DATA SHOWN –
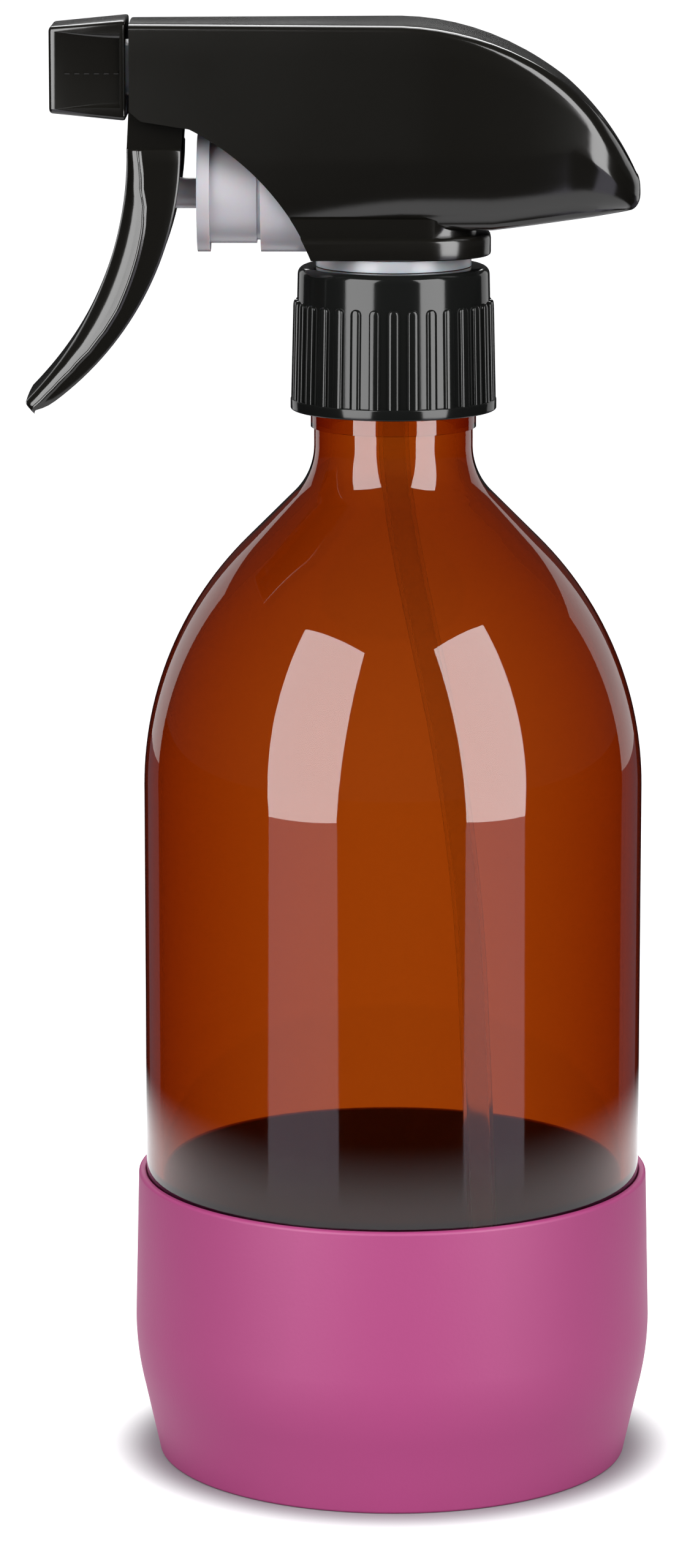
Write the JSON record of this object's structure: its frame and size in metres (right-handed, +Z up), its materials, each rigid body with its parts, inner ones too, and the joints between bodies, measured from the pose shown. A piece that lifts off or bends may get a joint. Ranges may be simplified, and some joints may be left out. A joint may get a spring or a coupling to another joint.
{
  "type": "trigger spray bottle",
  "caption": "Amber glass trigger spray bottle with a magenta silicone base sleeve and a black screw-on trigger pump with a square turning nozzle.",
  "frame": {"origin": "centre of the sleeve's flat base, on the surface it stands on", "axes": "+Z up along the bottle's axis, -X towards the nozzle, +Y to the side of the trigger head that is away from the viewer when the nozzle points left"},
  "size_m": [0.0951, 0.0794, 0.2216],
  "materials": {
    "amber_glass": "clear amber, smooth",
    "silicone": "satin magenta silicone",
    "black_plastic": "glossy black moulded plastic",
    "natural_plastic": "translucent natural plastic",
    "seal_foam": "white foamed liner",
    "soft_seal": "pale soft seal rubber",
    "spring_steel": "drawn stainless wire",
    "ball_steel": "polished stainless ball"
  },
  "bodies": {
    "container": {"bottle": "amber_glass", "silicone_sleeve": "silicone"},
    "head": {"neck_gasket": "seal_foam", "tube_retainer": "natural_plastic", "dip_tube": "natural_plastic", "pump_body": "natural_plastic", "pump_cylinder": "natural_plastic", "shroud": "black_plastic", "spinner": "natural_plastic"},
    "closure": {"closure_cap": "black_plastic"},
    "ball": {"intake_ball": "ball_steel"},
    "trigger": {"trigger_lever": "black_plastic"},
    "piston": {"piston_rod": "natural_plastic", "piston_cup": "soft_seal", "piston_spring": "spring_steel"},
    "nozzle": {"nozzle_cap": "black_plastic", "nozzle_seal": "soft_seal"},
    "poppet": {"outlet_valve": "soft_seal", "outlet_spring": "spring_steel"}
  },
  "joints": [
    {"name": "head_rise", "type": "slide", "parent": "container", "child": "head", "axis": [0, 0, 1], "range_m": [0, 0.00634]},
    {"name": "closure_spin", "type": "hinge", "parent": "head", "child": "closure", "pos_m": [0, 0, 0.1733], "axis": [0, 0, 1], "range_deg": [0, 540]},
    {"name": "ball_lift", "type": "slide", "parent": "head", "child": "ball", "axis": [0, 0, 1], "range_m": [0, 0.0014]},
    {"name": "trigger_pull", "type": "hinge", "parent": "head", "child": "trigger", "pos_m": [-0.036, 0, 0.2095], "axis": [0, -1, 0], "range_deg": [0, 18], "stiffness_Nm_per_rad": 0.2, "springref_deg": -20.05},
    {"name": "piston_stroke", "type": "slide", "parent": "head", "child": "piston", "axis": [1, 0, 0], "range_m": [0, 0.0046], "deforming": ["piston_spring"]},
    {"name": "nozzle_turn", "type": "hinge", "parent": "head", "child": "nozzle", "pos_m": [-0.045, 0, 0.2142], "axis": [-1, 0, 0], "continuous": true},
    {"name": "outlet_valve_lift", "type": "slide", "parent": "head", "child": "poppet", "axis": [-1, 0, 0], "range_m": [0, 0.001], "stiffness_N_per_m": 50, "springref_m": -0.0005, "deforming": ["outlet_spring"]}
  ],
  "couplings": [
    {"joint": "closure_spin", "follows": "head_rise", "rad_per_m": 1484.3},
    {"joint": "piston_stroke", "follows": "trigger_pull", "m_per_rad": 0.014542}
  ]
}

WORK TO DO –
Output all of the data above without any alteration.

RESPONSE –
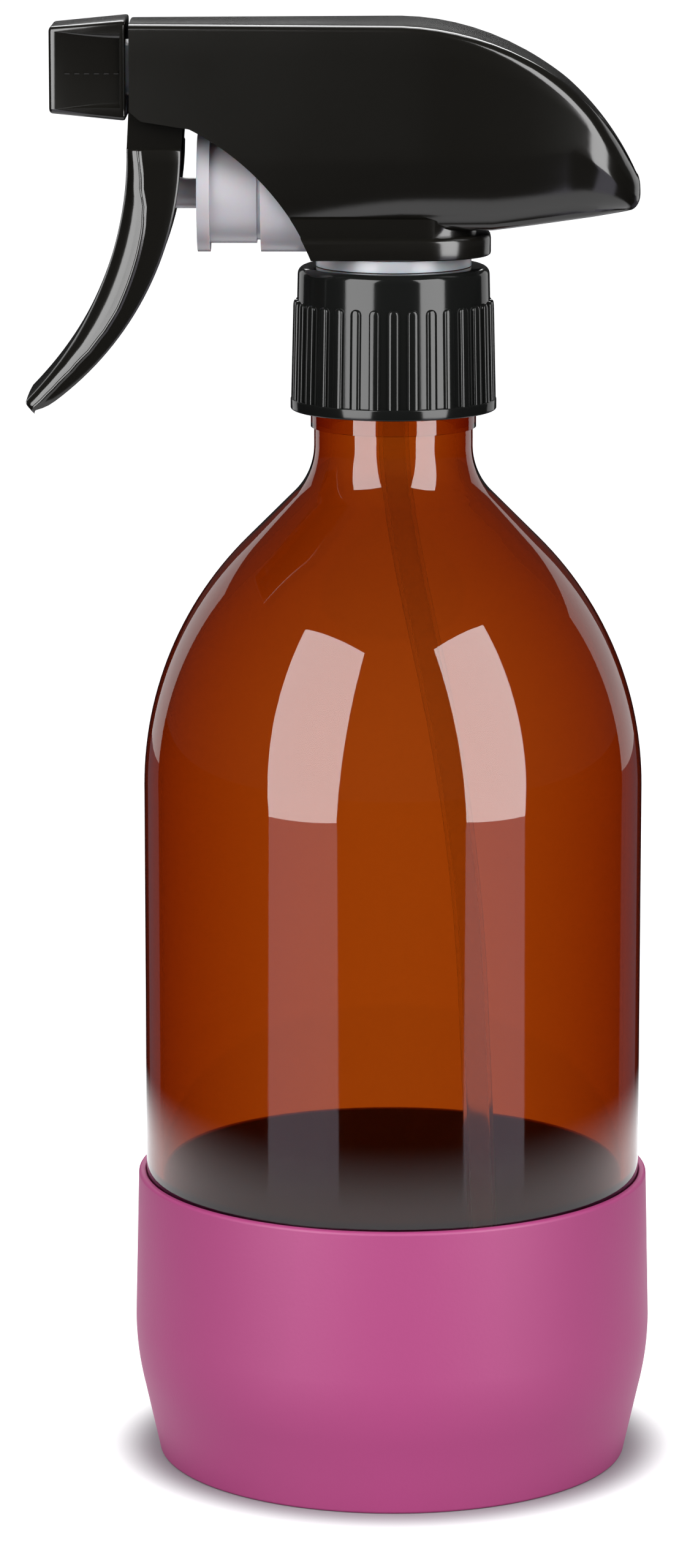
Write the JSON record of this object's structure: its frame and size in metres (right-handed, +Z up), its materials, each rigid body with its parts, inner ones too, and the joints between bodies, measured from the pose shown. A piece that lifts off or bends may get a joint. Ranges may be simplified, and some joints may be left out. A joint may get a spring or a coupling to another joint.
{
  "type": "trigger spray bottle",
  "caption": "Amber glass trigger spray bottle with a magenta silicone base sleeve and a black screw-on trigger pump with a square turning nozzle.",
  "frame": {"origin": "centre of the sleeve's flat base, on the surface it stands on", "axes": "+Z up along the bottle's axis, -X towards the nozzle, +Y to the side of the trigger head that is away from the viewer when the nozzle points left"},
  "size_m": [0.0951, 0.0794, 0.2216],
  "materials": {
    "amber_glass": "clear amber, smooth",
    "silicone": "satin magenta silicone",
    "black_plastic": "glossy black moulded plastic",
    "natural_plastic": "translucent natural plastic",
    "seal_foam": "white foamed liner",
    "soft_seal": "pale soft seal rubber",
    "spring_steel": "drawn stainless wire",
    "ball_steel": "polished stainless ball"
  },
  "bodies": {
    "container": {"bottle": "amber_glass", "silicone_sleeve": "silicone"},
    "head": {"neck_gasket": "seal_foam", "tube_retainer": "natural_plastic", "dip_tube": "natural_plastic", "pump_body": "natural_plastic", "pump_cylinder": "natural_plastic", "shroud": "black_plastic", "spinner": "natural_plastic"},
    "closure": {"closure_cap": "black_plastic"},
    "ball": {"intake_ball": "ball_steel"},
    "trigger": {"trigger_lever": "black_plastic"},
    "piston": {"piston_rod": "natural_plastic", "piston_cup": "soft_seal", "piston_spring": "spring_steel"},
    "nozzle": {"nozzle_cap": "black_plastic", "nozzle_seal": "soft_seal"},
    "poppet": {"outlet_valve": "soft_seal", "outlet_spring": "spring_steel"}
  },
  "joints": [
    {"name": "head_rise", "type": "slide", "parent": "container", "child": "head", "axis": [0, 0, 1], "range_m": [0, 0.00634]},
    {"name": "closure_spin", "type": "hinge", "parent": "head", "child": "closure", "pos_m": [0, 0, 0.1733], "axis": [0, 0, 1], "range_deg": [0, 540]},
    {"name": "ball_lift", "type": "slide", "parent": "head", "child": "ball", "axis": [0, 0, 1], "range_m": [0, 0.0014]},
    {"name": "trigger_pull", "type": "hinge", "parent": "head", "child": "trigger", "pos_m": [-0.036, 0, 0.2095], "axis": [0, -1, 0], "range_deg": [0, 18], "stiffness_Nm_per_rad": 0.2, "springref_deg": -20.05},
    {"name": "piston_stroke", "type": "slide", "parent": "head", "child": "piston", "axis": [1, 0, 0], "range_m": [0, 0.0046], "deforming": ["piston_spring"]},
    {"name": "nozzle_turn", "type": "hinge", "parent": "head", "child": "nozzle", "pos_m": [-0.045, 0, 0.2142], "axis": [-1, 0, 0], "continuous": true},
    {"name": "outlet_valve_lift", "type": "slide", "parent": "head", "child": "poppet", "axis": [-1, 0, 0], "range_m": [0, 0.001], "stiffness_N_per_m": 50, "springref_m": -0.0005, "deforming": ["outlet_spring"]}
  ],
  "couplings": [
    {"joint": "closure_spin", "follows": "head_rise", "rad_per_m": 1484.3},
    {"joint": "piston_stroke", "follows": "trigger_pull", "m_per_rad": 0.014542}
  ]
}